5) Did you look at life insurance as an investment and are college students less apt to plan for their future?This is one of the questions we will be asking in our next wave of data collection (fall 2010) . In addition to information about life insurance, we will ask about participation in other financial instruments including money market and savings accounts, as well as health, life and car insurance.
6) These poor college students often overuse or abuse credit cards. Are banks taking advantage of these perilous economic times?
We do not have the data to say - but we do know that the average amount of credit card debt increased by 60% in the one year period since we collected the baseline data. We also know that the increases were not distributed evenly across racial groups, that is, credit card debt tripled for Black respondents and doubled for Latino/a respondents.

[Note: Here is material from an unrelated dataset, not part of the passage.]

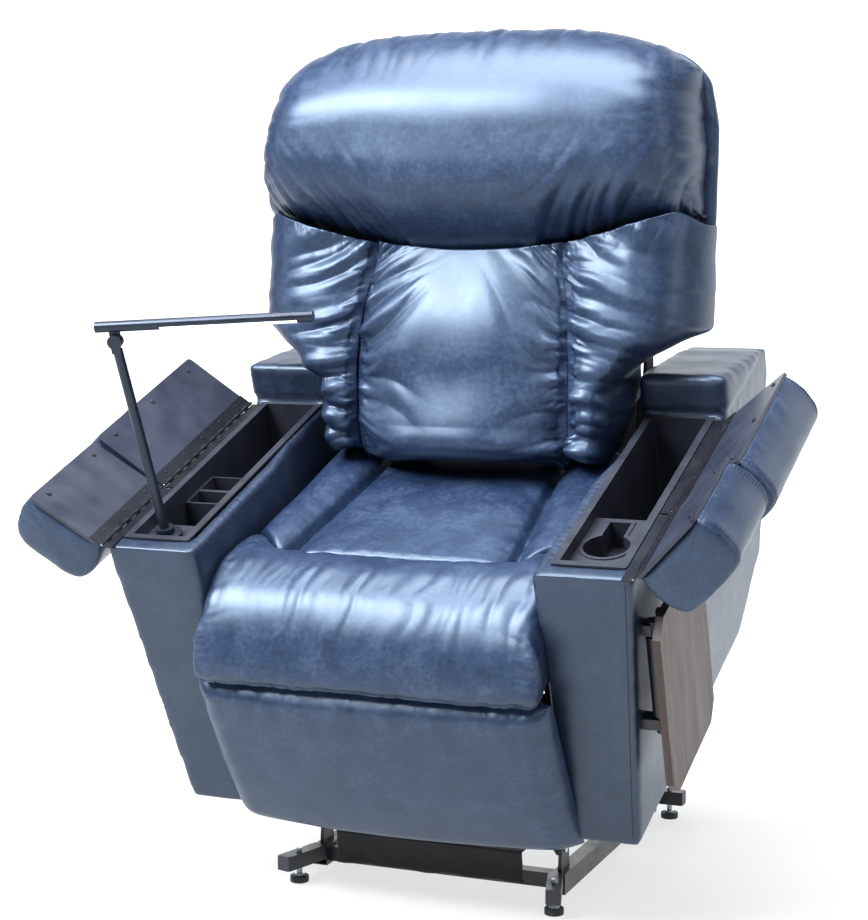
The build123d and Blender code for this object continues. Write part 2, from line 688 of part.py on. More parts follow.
for side, name, start, end, angle in LIDS:
    long = end - start
    section = lid_plane(side, start, end, angle)
    with BuildPart() as lid_board:
        with BuildSketch(section):
            with Locations((LID_WIDE / 2 + 1, 2 + BOARD_THICK / 2)):
                Rectangle(LID_WIDE - 8, BOARD_THICK)
        extrude(amount=long)
        fillet(lid_board.edges().filter_by(Axis(section.origin, section.y_dir)), BOARD_CORNER_R)
    save(f"lid_{name}_board", lid_board)

    with BuildPart() as lid_pad:
        base = 2 + BOARD_THICK
        with BuildSketch(section):
            with BuildLine():
                Polyline((2, base + 14), (2, base), (LID_WIDE, base), (LID_WIDE, base + 14))
                Spline((LID_WIDE, base + 14), (LID_WIDE, 62), (LID_WIDE * 0.84, LID_THICK - 5),
                       (LID_WIDE / 2, LID_THICK), (LID_WIDE * 0.14, LID_THICK - 5), (-2, 58),
                       (2, base + 14))
            make_face()
        extrude(amount=long)
    save(f"lid_{name}_pad", lid_pad)

    with BuildPart() as lid_hinge:
        with BuildSketch(section):
            with Locations((LEAF_WIDE / 2 + LEAF_START, 1)):
                Rectangle(LEAF_WIDE, 2)
        extrude(amount=long)
        add_knuckles(side, start, end, angle, 0, 0.5, LEAF_START + 0.5)
    save(f"lid_{name}_hinge", lid_hinge)

with BuildPart() as lid_hinge_fixed_leaves:
    for side, name, start, end, angle in LIDS:
        with BuildSketch(front_plane(start)):
            with Locations((side * (HINGE_X - LEAF_START - 7.5), ARM_TOP + 1.1)):
                Rectangle(15, 2)
        extrude(amount=start - end)
        add_knuckles(side, start, end, 180, 1, -2.9, LEAF_START + 0.5)
        with BuildSketch(front_plane(start)):
            with Locations((side * HINGE_X, HINGE_Z)):
                Circle(1.5)
        extrude(amount=start - end)
save("lid_hinge_fixed_leaves", lid_hinge_fixed_leaves)

# ---------------------------------------------------------------- seat cushions

with BuildPart() as seat_cushion:
    with BuildSketch(top_plane(SEAT_BOTTOM)):
        with BuildLine():
            Polyline((-190, 136), (190, 136), (161, 447), (158, 560), (-158, 560), (-161, 447), close=True)
        make_face()
    extrude(amount=SEAT_TOP - SEAT_BOTTOM)
    for side, _ in SIDES:
        with BuildSketch(top_plane(SEAT_BOTTOM)):
            with BuildLine():
                Polyline((side * 192, 136), (side * CUSHION_HALF, 136), (side * CUSHION_HALF, 560),
                         (side * 160, 560), (side * 163, 447), close=True)
            make_face()
        extrude(amount=SEAT_TOP - SEAT_BOTTOM)
save("seat_cushion", seat_cushion)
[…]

7) How have things changed since the beginning of 2008 and what are the long term ramifications and repercussions?For young adults undergoing a transition from financial dependence to self-sufficiency, the current economic climate may play an important role in re-shaping their financial values, attitudes, and behaviors.
We saw this after the Great Depression, with many people adopting a conservative approach to money management. Many young adults at that time never did recover from the lack of job opportunities available as they began their careers. Career uncertainty and limited job opportunities may prompt many students to re-consider their course of study - or whether or not to continue their studies at all.
Given the decrease in their financial self-confidence, this generation may benefit from basic financial education to make sound financial decisions for their future well-being and avoid costly mistakes as they navigate the financial challenges of the next few years.